Task description>
In the records below, find the line containing "Model this object" and the line containing "BOLT_TIP_CHAMFER = 0.0004"; please repeat exactly the lines from one to the other, both included, and nothing more.

Supplied records>
────────
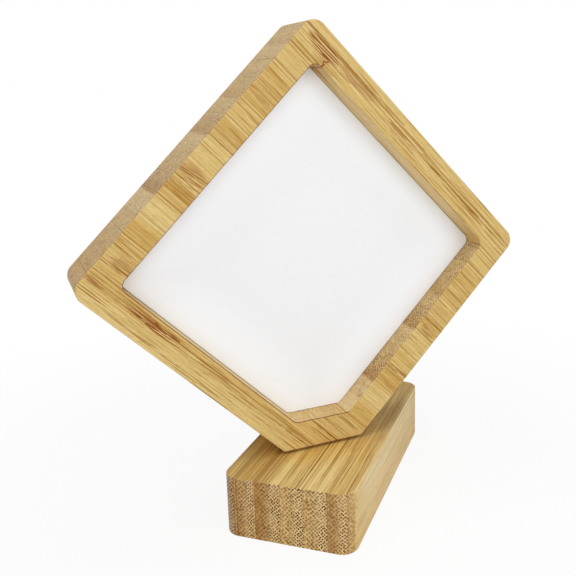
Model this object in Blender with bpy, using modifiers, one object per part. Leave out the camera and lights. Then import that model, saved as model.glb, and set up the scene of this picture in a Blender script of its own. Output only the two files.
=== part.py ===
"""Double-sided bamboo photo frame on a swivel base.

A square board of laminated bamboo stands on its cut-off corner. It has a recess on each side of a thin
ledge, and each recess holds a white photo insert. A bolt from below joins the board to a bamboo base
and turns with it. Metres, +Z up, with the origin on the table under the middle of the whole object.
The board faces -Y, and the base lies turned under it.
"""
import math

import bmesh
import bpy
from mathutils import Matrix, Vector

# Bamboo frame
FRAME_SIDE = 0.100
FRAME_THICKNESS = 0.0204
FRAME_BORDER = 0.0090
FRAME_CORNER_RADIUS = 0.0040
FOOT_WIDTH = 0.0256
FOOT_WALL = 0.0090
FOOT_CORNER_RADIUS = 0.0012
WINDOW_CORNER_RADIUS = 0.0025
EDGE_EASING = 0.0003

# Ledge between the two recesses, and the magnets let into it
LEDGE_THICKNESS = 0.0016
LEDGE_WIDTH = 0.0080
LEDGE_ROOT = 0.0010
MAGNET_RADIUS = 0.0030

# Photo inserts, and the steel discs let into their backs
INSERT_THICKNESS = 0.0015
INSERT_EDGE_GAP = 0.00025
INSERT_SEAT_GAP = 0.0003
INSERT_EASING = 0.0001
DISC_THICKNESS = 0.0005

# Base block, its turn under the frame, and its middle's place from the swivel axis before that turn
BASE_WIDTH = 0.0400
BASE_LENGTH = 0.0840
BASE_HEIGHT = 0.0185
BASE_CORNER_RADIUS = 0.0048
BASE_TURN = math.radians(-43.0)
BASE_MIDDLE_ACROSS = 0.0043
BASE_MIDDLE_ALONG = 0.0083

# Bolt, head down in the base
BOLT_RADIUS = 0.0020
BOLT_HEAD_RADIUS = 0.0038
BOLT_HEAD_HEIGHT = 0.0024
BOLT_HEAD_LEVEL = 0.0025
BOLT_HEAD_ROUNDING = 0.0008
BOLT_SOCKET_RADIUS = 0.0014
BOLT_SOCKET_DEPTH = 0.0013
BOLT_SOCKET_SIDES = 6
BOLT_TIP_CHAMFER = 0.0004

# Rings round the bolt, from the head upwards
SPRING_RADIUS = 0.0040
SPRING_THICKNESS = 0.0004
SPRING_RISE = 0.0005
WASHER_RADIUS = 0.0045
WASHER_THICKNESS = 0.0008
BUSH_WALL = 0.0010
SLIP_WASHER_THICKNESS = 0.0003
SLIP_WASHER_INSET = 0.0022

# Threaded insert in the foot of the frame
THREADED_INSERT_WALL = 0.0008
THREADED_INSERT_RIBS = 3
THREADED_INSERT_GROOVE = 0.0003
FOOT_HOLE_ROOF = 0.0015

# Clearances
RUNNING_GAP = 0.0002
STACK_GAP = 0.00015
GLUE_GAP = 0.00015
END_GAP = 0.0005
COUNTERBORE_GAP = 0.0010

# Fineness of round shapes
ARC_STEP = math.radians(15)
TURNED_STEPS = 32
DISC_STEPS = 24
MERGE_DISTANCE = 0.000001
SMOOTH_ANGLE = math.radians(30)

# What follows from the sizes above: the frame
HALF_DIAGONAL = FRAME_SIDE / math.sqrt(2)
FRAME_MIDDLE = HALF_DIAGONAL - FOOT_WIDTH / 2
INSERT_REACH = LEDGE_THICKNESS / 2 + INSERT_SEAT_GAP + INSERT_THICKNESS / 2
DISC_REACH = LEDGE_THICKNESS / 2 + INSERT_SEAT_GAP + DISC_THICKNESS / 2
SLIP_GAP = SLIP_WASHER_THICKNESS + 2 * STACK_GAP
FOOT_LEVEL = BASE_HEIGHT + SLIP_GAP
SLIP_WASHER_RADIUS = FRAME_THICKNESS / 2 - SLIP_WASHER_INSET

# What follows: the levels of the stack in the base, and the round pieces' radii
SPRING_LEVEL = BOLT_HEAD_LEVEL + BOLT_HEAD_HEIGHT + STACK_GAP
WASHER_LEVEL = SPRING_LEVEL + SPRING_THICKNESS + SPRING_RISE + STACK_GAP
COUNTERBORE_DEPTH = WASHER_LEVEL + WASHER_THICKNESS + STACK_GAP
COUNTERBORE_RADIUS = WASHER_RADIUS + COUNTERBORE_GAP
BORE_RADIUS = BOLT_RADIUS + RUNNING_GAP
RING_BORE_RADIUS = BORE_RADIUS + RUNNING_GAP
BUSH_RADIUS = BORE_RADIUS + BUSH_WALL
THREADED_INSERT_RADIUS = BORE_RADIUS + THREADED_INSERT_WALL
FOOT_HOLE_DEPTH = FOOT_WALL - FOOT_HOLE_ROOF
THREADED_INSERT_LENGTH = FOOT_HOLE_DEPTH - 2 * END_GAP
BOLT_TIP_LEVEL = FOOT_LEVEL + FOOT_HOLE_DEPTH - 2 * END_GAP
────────
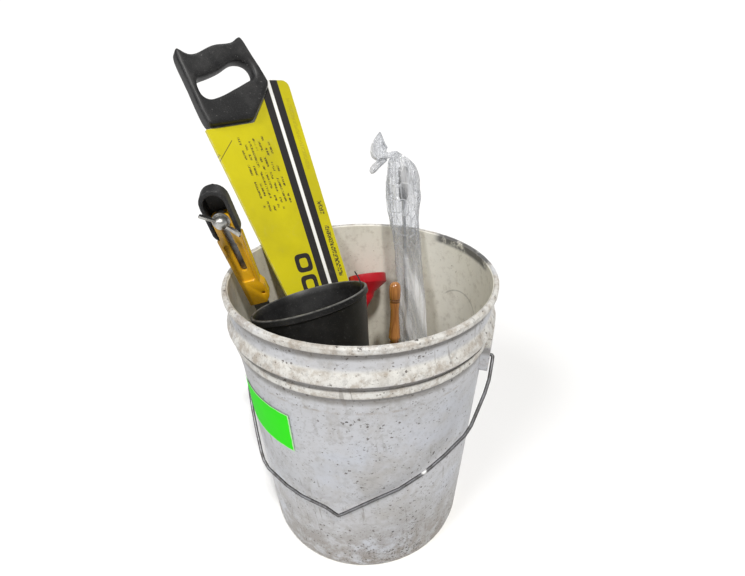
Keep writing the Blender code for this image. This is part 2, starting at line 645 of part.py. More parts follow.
────────
The completed task>
Model this object in Blender with bpy, using modifiers, one object per part. Leave out the camera and lights. Then import that model, saved as model.glb, and set up the scene of this picture in a Blender script of its own. Output only the two files.
=== part.py ===
"""Double-sided bamboo photo frame on a swivel base.

A square board of laminated bamboo stands on its cut-off corner. It has a recess on each side of a thin
ledge, and each recess holds a white photo insert. A bolt from below joins the board to a bamboo base
and turns with it. Metres, +Z up, with the origin on the table under the middle of the whole object.
The board faces -Y, and the base lies turned under it.
"""
import math

import bmesh
import bpy
from mathutils import Matrix, Vector

# Bamboo frame
FRAME_SIDE = 0.100
FRAME_THICKNESS = 0.0204
FRAME_BORDER = 0.0090
FRAME_CORNER_RADIUS = 0.0040
FOOT_WIDTH = 0.0256
FOOT_WALL = 0.0090
FOOT_CORNER_RADIUS = 0.0012
WINDOW_CORNER_RADIUS = 0.0025
EDGE_EASING = 0.0003

# Ledge between the two recesses, and the magnets let into it
LEDGE_THICKNESS = 0.0016
LEDGE_WIDTH = 0.0080
LEDGE_ROOT = 0.0010
MAGNET_RADIUS = 0.0030

# Photo inserts, and the steel discs let into their backs
INSERT_THICKNESS = 0.0015
INSERT_EDGE_GAP = 0.00025
INSERT_SEAT_GAP = 0.0003
INSERT_EASING = 0.0001
DISC_THICKNESS = 0.0005

# Base block, its turn under the frame, and its middle's place from the swivel axis before that turn
BASE_WIDTH = 0.0400
BASE_LENGTH = 0.0840
BASE_HEIGHT = 0.0185
BASE_CORNER_RADIUS = 0.0048
BASE_TURN = math.radians(-43.0)
BASE_MIDDLE_ACROSS = 0.0043
BASE_MIDDLE_ALONG = 0.0083

# Bolt, head down in the base
BOLT_RADIUS = 0.0020
BOLT_HEAD_RADIUS = 0.0038
BOLT_HEAD_HEIGHT = 0.0024
BOLT_HEAD_LEVEL = 0.0025
BOLT_HEAD_ROUNDING = 0.0008
BOLT_SOCKET_RADIUS = 0.0014
BOLT_SOCKET_DEPTH = 0.0013
BOLT_SOCKET_SIDES = 6
BOLT_TIP_CHAMFER = 0.0004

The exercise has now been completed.